Exercise: Write out the whole of the material exactly.

^^^^

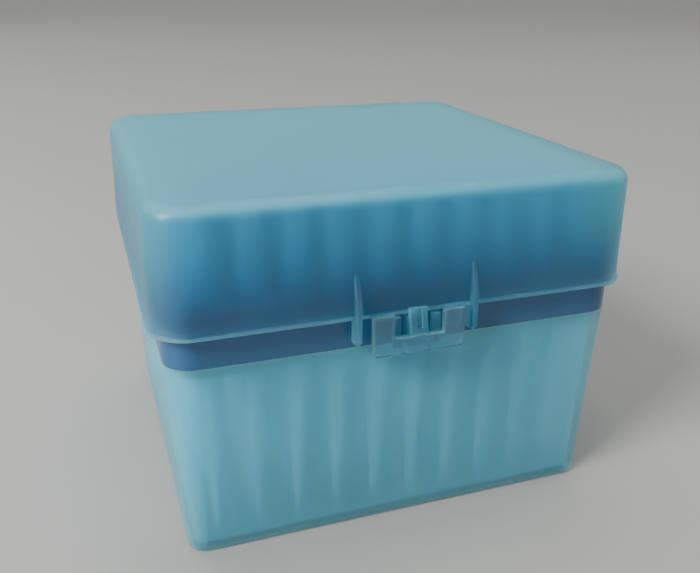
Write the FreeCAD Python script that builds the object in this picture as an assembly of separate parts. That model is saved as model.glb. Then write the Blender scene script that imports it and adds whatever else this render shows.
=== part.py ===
"""Hinged-lid box of ten by ten pipette tips, in millimetres.

The origin is at the centre of the base's underside, +Z is up and the latch is on the -Y side.
A tub-shaped base carries a perforated tray, and the tray carries the tips by their collars.
The lid covers the tips, turns on two hinges at the back and is held by a latch at the front.
"""

import math
import os

import FreeCAD
import Part

Vector = FreeCAD.Vector

# Tip grid
COLUMNS = 10
ROWS = 10
PITCH = 9.0

# One tip, heights measured from its open end (top) downwards
TIP_LENGTH = 71.0
TIP_RIM_RADIUS = 4.15
TIP_RIM_HEIGHT = 2.0
TIP_HEAD_HEIGHT = 16.4
TIP_HEAD_TOP_RADIUS = 3.8
TIP_HEAD_FOOT_RADIUS = 3.6
TIP_SHANK_RADIUS = 3.15
TIP_WAIST_DROP = 40.0
TIP_WAIST_RADIUS = 2.45
TIP_NOSE_LENGTH = 5.0
TIP_NOSE_RADIUS = 1.1
TIP_END_RADIUS = 0.8
TIP_WALL = 0.55
TIP_MOUTH_RADIUS = 3.45
TIP_SOCKET_FOOT_RADIUS = 3.0
TIP_SOCKET_DEPTH = 13.5
TIP_ORIFICE_RADIUS = 0.4
TIP_RIB_COUNT = 8
TIP_RIB_WIDTH = 0.9
TIP_RIB_OUTER_RADIUS = 4.05

# Tray
EDGE_X = 9.3
EDGE_Y = 7.6
TRAY_CORNER_RADIUS = 6.0
TRAY_HEIGHT = 12.8
TRAY_DECK = 1.8
TRAY_WALL = 1.6
TRAY_SHOULDER_RADIUS = 1.8
HOLE_CLEARANCE = 0.2
HOLE_OVERRUN = 0.9
TRAY_RIB_WIDTH = 1.0
TRAY_RIB_DEPTH = 3.0
TRAY_FOOT_HEIGHT = 2.5
LIP_DEPTH = 3.0
LIP_WALL = 1.2
LIP_CLEARANCE = 0.4

# Base
BASE_HEIGHT = 45.0
BASE_DRAFT = 2.1
BASE_WALL = 1.6
BASE_FLOOR = 1.8
BASE_EDGE_RADIUS = 1.6

# Lid
LID_RIM_HEIGHT = 52.0
LID_GAP = 0.5
LID_WALL = 1.5
LID_TOP_CLEARANCE = 1.4
LID_DRAFT = 0.45
LID_EDGE_RADIUS = 3.0
BEAD_HEIGHT = 0.8
BEAD_PROUD = 0.4

# Guard fins on the lid, one each side of the latch
FIN_SPACING = 25.2
FIN_THICKNESS = 1.2
FIN_RISE = 9.6
FIN_FULL_RISE = 3.0
FIN_DROP = 5.2
FIN_PROUD = 2.0
FIN_TOE = 0.8
FIN_CLEARANCE = 0.7
FIN_EDGE_RADIUS = 0.35

# Latch
LATCH_WIDTH = 19.8
LATCH_ARM_WIDTH = 4.5
LATCH_THICKNESS = 1.5
LATCH_PROUD = 2.3
LATCH_LENGTH = 8.7
LATCH_BAR_HEIGHT = 3.7
LATCH_CORNER_RADIUS = 0.9
LATCH_EDGE_RADIUS = 0.3
LATCH_SHELF = 1.3
FILM_THICKNESS = 0.5
FILM_LENGTH = 0.6
FILM_CLEARANCE = 0.05
FILM_ABOVE_RIM = 0.5

# Catch on the base
CATCH_WIDTH = 3.8
CATCH_CLEARANCE = 0.35
CATCH_PRONG = 1.8
CATCH_SLOT = 1.5
CATCH_TAB_THICKNESS = 1.2
CATCH_ROOT_DEPTH = 5.0
CATCH_PRONG_ROOT_DEPTH = 3.2
CATCH_BELOW_RIM = 0.6
CATCH_BEHIND_BAR = 0.3
CATCH_NOSE_BITE = 1.3
CATCH_NOSE_GAP = 0.15
CATCH_NOSE_LAND = 0.9
CATCH_TOP_RISE = 1.4
CATCH_TOP_THICKNESS = 0.9
CATCH_EDGE_RADIUS = 0.25
CATCH_GROOVE_WIDTH = 1.2
CATCH_GROOVE_DEPTH = 0.45
CATCH_GROOVE_FOOT = 0.3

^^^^

Output below:
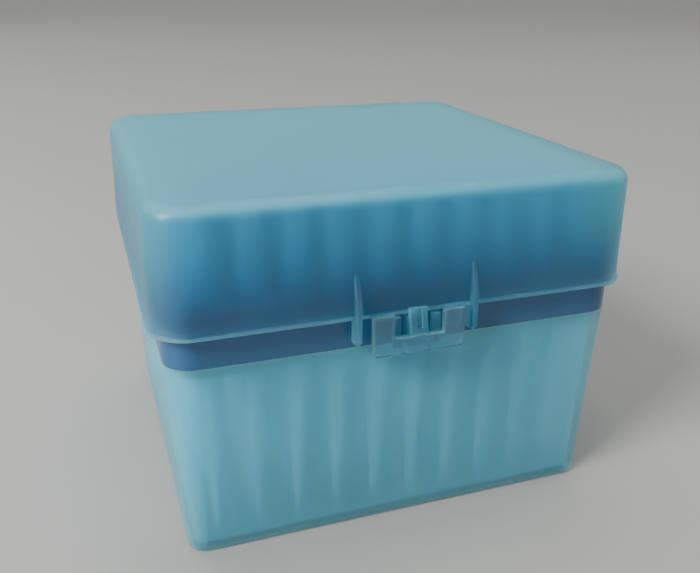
Write the FreeCAD Python script that builds the object in this picture as an assembly of separate parts. That model is saved as model.glb. Then write the Blender scene script that imports it and adds whatever else this render shows.
=== part.py ===
"""Hinged-lid box of ten by ten pipette tips, in millimetres.

The origin is at the centre of the base's underside, +Z is up and the latch is on the -Y side.
A tub-shaped base carries a perforated tray, and the tray carries the tips by their collars.
The lid covers the tips, turns on two hinges at the back and is held by a latch at the front.
"""

import math
import os

import FreeCAD
import Part

Vector = FreeCAD.Vector

# Tip grid
COLUMNS = 10
ROWS = 10
PITCH = 9.0

# One tip, heights measured from its open end (top) downwards
TIP_LENGTH = 71.0
TIP_RIM_RADIUS = 4.15
TIP_RIM_HEIGHT = 2.0
TIP_HEAD_HEIGHT = 16.4
TIP_HEAD_TOP_RADIUS = 3.8
TIP_HEAD_FOOT_RADIUS = 3.6
TIP_SHANK_RADIUS = 3.15
TIP_WAIST_DROP = 40.0
TIP_WAIST_RADIUS = 2.45
TIP_NOSE_LENGTH = 5.0
TIP_NOSE_RADIUS = 1.1
TIP_END_RADIUS = 0.8
TIP_WALL = 0.55
TIP_MOUTH_RADIUS = 3.45
TIP_SOCKET_FOOT_RADIUS = 3.0
TIP_SOCKET_DEPTH = 13.5
TIP_ORIFICE_RADIUS = 0.4
TIP_RIB_COUNT = 8
TIP_RIB_WIDTH = 0.9
TIP_RIB_OUTER_RADIUS = 4.05

# Tray
EDGE_X = 9.3
EDGE_Y = 7.6
TRAY_CORNER_RADIUS = 6.0
TRAY_HEIGHT = 12.8
TRAY_DECK = 1.8
TRAY_WALL = 1.6
TRAY_SHOULDER_RADIUS = 1.8
HOLE_CLEARANCE = 0.2
HOLE_OVERRUN = 0.9
TRAY_RIB_WIDTH = 1.0
TRAY_RIB_DEPTH = 3.0
TRAY_FOOT_HEIGHT = 2.5
LIP_DEPTH = 3.0
LIP_WALL = 1.2
LIP_CLEARANCE = 0.4

# Base
BASE_HEIGHT = 45.0
BASE_DRAFT = 2.1
BASE_WALL = 1.6
BASE_FLOOR = 1.8
BASE_EDGE_RADIUS = 1.6

# Lid
LID_RIM_HEIGHT = 52.0
LID_GAP = 0.5
LID_WALL = 1.5
LID_TOP_CLEARANCE = 1.4
LID_DRAFT = 0.45
LID_EDGE_RADIUS = 3.0
BEAD_HEIGHT = 0.8
BEAD_PROUD = 0.4

# Guard fins on the lid, one each side of the latch
FIN_SPACING = 25.2
FIN_THICKNESS = 1.2
FIN_RISE = 9.6
FIN_FULL_RISE = 3.0
FIN_DROP = 5.2
FIN_PROUD = 2.0
FIN_TOE = 0.8
FIN_CLEARANCE = 0.7
FIN_EDGE_RADIUS = 0.35

# Latch
LATCH_WIDTH = 19.8
LATCH_ARM_WIDTH = 4.5
LATCH_THICKNESS = 1.5
LATCH_PROUD = 2.3
LATCH_LENGTH = 8.7
LATCH_BAR_HEIGHT = 3.7
LATCH_CORNER_RADIUS = 0.9
LATCH_EDGE_RADIUS = 0.3
LATCH_SHELF = 1.3
FILM_THICKNESS = 0.5
FILM_LENGTH = 0.6
FILM_CLEARANCE = 0.05
FILM_ABOVE_RIM = 0.5

# Catch on the base
CATCH_WIDTH = 3.8
CATCH_CLEARANCE = 0.35
CATCH_PRONG = 1.8
CATCH_SLOT = 1.5
CATCH_TAB_THICKNESS = 1.2
CATCH_ROOT_DEPTH = 5.0
CATCH_PRONG_ROOT_DEPTH = 3.2
CATCH_BELOW_RIM = 0.6
CATCH_BEHIND_BAR = 0.3
CATCH_NOSE_BITE = 1.3
CATCH_NOSE_GAP = 0.15
CATCH_NOSE_LAND = 0.9
CATCH_TOP_RISE = 1.4
CATCH_TOP_THICKNESS = 0.9
CATCH_EDGE_RADIUS = 0.25
CATCH_GROOVE_WIDTH = 1.2
CATCH_GROOVE_DEPTH = 0.45
CATCH_GROOVE_FOOT = 0.3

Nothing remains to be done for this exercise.